EXERCISE DESCRIPTION >>
Produce the listing below again, exactly as shown.

★ ★ ★

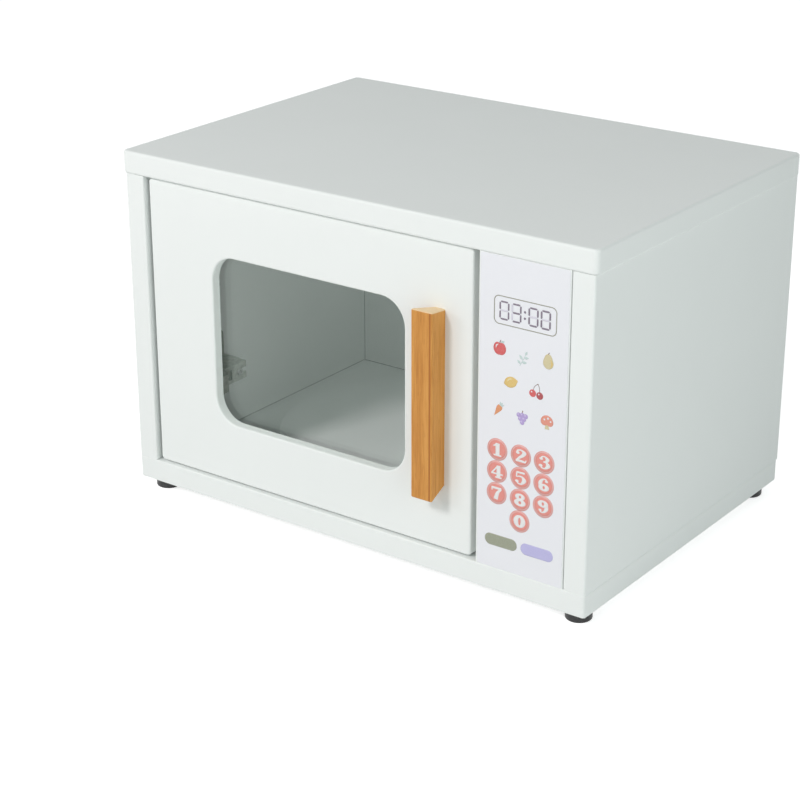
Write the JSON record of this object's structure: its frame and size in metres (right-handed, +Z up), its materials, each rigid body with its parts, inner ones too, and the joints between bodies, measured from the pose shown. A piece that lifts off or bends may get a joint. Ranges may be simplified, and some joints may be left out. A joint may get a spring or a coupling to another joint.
{
  "type": "toy microwave",
  "caption": "Toy microwave oven: white board box on small feet with a hinged windowed door, square wooden bar handle, printed keypad panel and a turntable inside.",
  "frame": {"origin": "centre of the bounding box at the level the feet stand on", "axes": "+Z up, front with door and keypad towards -Y, door hinged on the -X side, keypad on the +X side"},
  "size_m": [0.424, 0.308, 0.282],
  "materials": {
    "painted_board": "smooth satin white paint over fibreboard",
    "turntable_paint": "smooth satin white paint over fibreboard",
    "panel_film": "satin printed film, pale lavender white",
    "handle_wood": "sanded and oiled light bamboo, grain along the bar",
    "dowel_wood": "raw beech",
    "clear_pane": "clear acrylic sheet",
    "black_foot": "near black, slightly shiny moulded foot",
    "hinge_steel": "dark nickel plated pressed steel",
    "screw_steel": "nickel plated steel",
    "nylon": "natural nylon",
    "clear_pad": "clear soft pad"
  },
  "bodies": {
    "cabinet": {"top_board": "painted_board", "base_board": "painted_board", "left_side_board": "painted_board", "right_side_board": "painted_board", "back_board": "painted_board", "inner_partition": "painted_board", "control_panel_board": "painted_board", "control_panel_film": "panel_film", "board_dowels": "dowel_wood", "door_bumpers": "clear_pad", "front_left_foot": "black_foot", "front_right_foot": "black_foot", "back_left_foot": "black_foot", "back_right_foot": "black_foot", "foot_screws": "screw_steel", "lower_hinge_plate": "hinge_steel", "upper_hinge_plate": "hinge_steel", "hinge_plate_screws": "screw_steel", "lower_hinge_arm": "hinge_steel", "upper_hinge_arm": "hinge_steel", "hinge_arm_screws": "screw_steel", "hinge_arm_pins": "hinge_steel", "turntable_washer": "nylon", "turntable_pivot_screw": "screw_steel"},
    "door": {"door_board": "painted_board", "window_pane": "clear_pane", "pane_screws": "screw_steel", "door_handle": "handle_wood", "handle_screws": "screw_steel", "lower_hinge_cup": "hinge_steel", "upper_hinge_cup": "hinge_steel", "hinge_cup_screws": "screw_steel", "hinge_cup_pins": "hinge_steel"},
    "lower_outer_link": {"lower_outer_link": "hinge_steel"},
    "upper_outer_link": {"upper_outer_link": "hinge_steel"},
    "lower_inner_link": {"lower_inner_link": "hinge_steel"},
    "upper_inner_link": {"upper_inner_link": "hinge_steel"},
    "turntable": {"turntable_plate": "turntable_paint", "turntable_bush": "nylon"}
  },
  "joints": [
    {"name": "lower_outer_link_turn", "type": "hinge", "parent": "cabinet", "child": "lower_outer_link", "pos_m": [-0.1702, -0.0963, 0.087], "axis": [0, 0, 1], "range_deg": [0, 20.66]},
    {"name": "door_swing", "type": "hinge", "parent": "lower_outer_link", "child": "door", "pos_m": [-0.1804, -0.1246, 0.087], "axis": [0, 0, -1], "range_deg": [0, 115.65]},
    {"name": "upper_outer_link_turn", "type": "hinge", "parent": "cabinet", "child": "upper_outer_link", "pos_m": [-0.1702, -0.0963, 0.205], "axis": [0, 0, 1], "range_deg": [0, 20.66]},
    {"name": "lower_inner_link_turn", "type": "hinge", "parent": "door", "child": "lower_inner_link", "pos_m": [-0.1777, -0.1283, 0.087], "axis": [0, 0, 1], "range_deg": [0, 101.84]},
    {"name": "upper_inner_link_turn", "type": "hinge", "parent": "door", "child": "upper_inner_link", "pos_m": [-0.1777, -0.1283, 0.205], "axis": [0, 0, 1], "range_deg": [0, 101.84]},
    {"name": "turntable_spin", "type": "hinge", "parent": "cabinet", "child": "turntable", "pos_m": [-0.04625, 0.014, 0.034], "axis": [0, 0, 1], "continuous": true}
  ],
  "couplings": [
    {"joint": "lower_outer_link_turn", "follows": "door_swing", "ratio": 0.17857},
    {"joint": "upper_outer_link_turn", "follows": "door_swing", "ratio": 0.17857},
    {"joint": "lower_inner_link_turn", "follows": "door_swing", "ratio": 0.88052},
    {"joint": "upper_inner_link_turn", "follows": "door_swing", "ratio": 0.88052}
  ]
}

★ ★ ★

RESPONSE >>
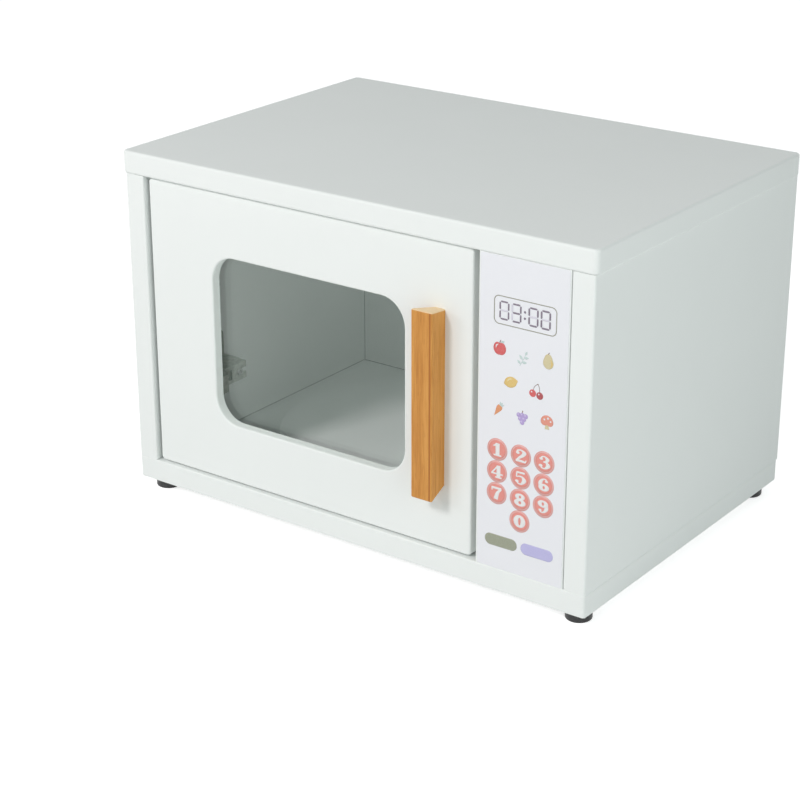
Write the JSON record of this object's structure: its frame and size in metres (right-handed, +Z up), its materials, each rigid body with its parts, inner ones too, and the joints between bodies, measured from the pose shown. A piece that lifts off or bends may get a joint. Ranges may be simplified, and some joints may be left out. A joint may get a spring or a coupling to another joint.
{
  "type": "toy microwave",
  "caption": "Toy microwave oven: white board box on small feet with a hinged windowed door, square wooden bar handle, printed keypad panel and a turntable inside.",
  "frame": {"origin": "centre of the bounding box at the level the feet stand on", "axes": "+Z up, front with door and keypad towards -Y, door hinged on the -X side, keypad on the +X side"},
  "size_m": [0.424, 0.308, 0.282],
  "materials": {
    "painted_board": "smooth satin white paint over fibreboard",
    "turntable_paint": "smooth satin white paint over fibreboard",
    "panel_film": "satin printed film, pale lavender white",
    "handle_wood": "sanded and oiled light bamboo, grain along the bar",
    "dowel_wood": "raw beech",
    "clear_pane": "clear acrylic sheet",
    "black_foot": "near black, slightly shiny moulded foot",
    "hinge_steel": "dark nickel plated pressed steel",
    "screw_steel": "nickel plated steel",
    "nylon": "natural nylon",
    "clear_pad": "clear soft pad"
  },
  "bodies": {
    "cabinet": {"top_board": "painted_board", "base_board": "painted_board", "left_side_board": "painted_board", "right_side_board": "painted_board", "back_board": "painted_board", "inner_partition": "painted_board", "control_panel_board": "painted_board", "control_panel_film": "panel_film", "board_dowels": "dowel_wood", "door_bumpers": "clear_pad", "front_left_foot": "black_foot", "front_right_foot": "black_foot", "back_left_foot": "black_foot", "back_right_foot": "black_foot", "foot_screws": "screw_steel", "lower_hinge_plate": "hinge_steel", "upper_hinge_plate": "hinge_steel", "hinge_plate_screws": "screw_steel", "lower_hinge_arm": "hinge_steel", "upper_hinge_arm": "hinge_steel", "hinge_arm_screws": "screw_steel", "hinge_arm_pins": "hinge_steel", "turntable_washer": "nylon", "turntable_pivot_screw": "screw_steel"},
    "door": {"door_board": "painted_board", "window_pane": "clear_pane", "pane_screws": "screw_steel", "door_handle": "handle_wood", "handle_screws": "screw_steel", "lower_hinge_cup": "hinge_steel", "upper_hinge_cup": "hinge_steel", "hinge_cup_screws": "screw_steel", "hinge_cup_pins": "hinge_steel"},
    "lower_outer_link": {"lower_outer_link": "hinge_steel"},
    "upper_outer_link": {"upper_outer_link": "hinge_steel"},
    "lower_inner_link": {"lower_inner_link": "hinge_steel"},
    "upper_inner_link": {"upper_inner_link": "hinge_steel"},
    "turntable": {"turntable_plate": "turntable_paint", "turntable_bush": "nylon"}
  },
  "joints": [
    {"name": "lower_outer_link_turn", "type": "hinge", "parent": "cabinet", "child": "lower_outer_link", "pos_m": [-0.1702, -0.0963, 0.087], "axis": [0, 0, 1], "range_deg": [0, 20.66]},
    {"name": "door_swing", "type": "hinge", "parent": "lower_outer_link", "child": "door", "pos_m": [-0.1804, -0.1246, 0.087], "axis": [0, 0, -1], "range_deg": [0, 115.65]},
    {"name": "upper_outer_link_turn", "type": "hinge", "parent": "cabinet", "child": "upper_outer_link", "pos_m": [-0.1702, -0.0963, 0.205], "axis": [0, 0, 1], "range_deg": [0, 20.66]},
    {"name": "lower_inner_link_turn", "type": "hinge", "parent": "door", "child": "lower_inner_link", "pos_m": [-0.1777, -0.1283, 0.087], "axis": [0, 0, 1], "range_deg": [0, 101.84]},
    {"name": "upper_inner_link_turn", "type": "hinge", "parent": "door", "child": "upper_inner_link", "pos_m": [-0.1777, -0.1283, 0.205], "axis": [0, 0, 1], "range_deg": [0, 101.84]},
    {"name": "turntable_spin", "type": "hinge", "parent": "cabinet", "child": "turntable", "pos_m": [-0.04625, 0.014, 0.034], "axis": [0, 0, 1], "continuous": true}
  ],
  "couplings": [
    {"joint": "lower_outer_link_turn", "follows": "door_swing", "ratio": 0.17857},
    {"joint": "upper_outer_link_turn", "follows": "door_swing", "ratio": 0.17857},
    {"joint": "lower_inner_link_turn", "follows": "door_swing", "ratio": 0.88052},
    {"joint": "upper_inner_link_turn", "follows": "door_swing", "ratio": 0.88052}
  ]
}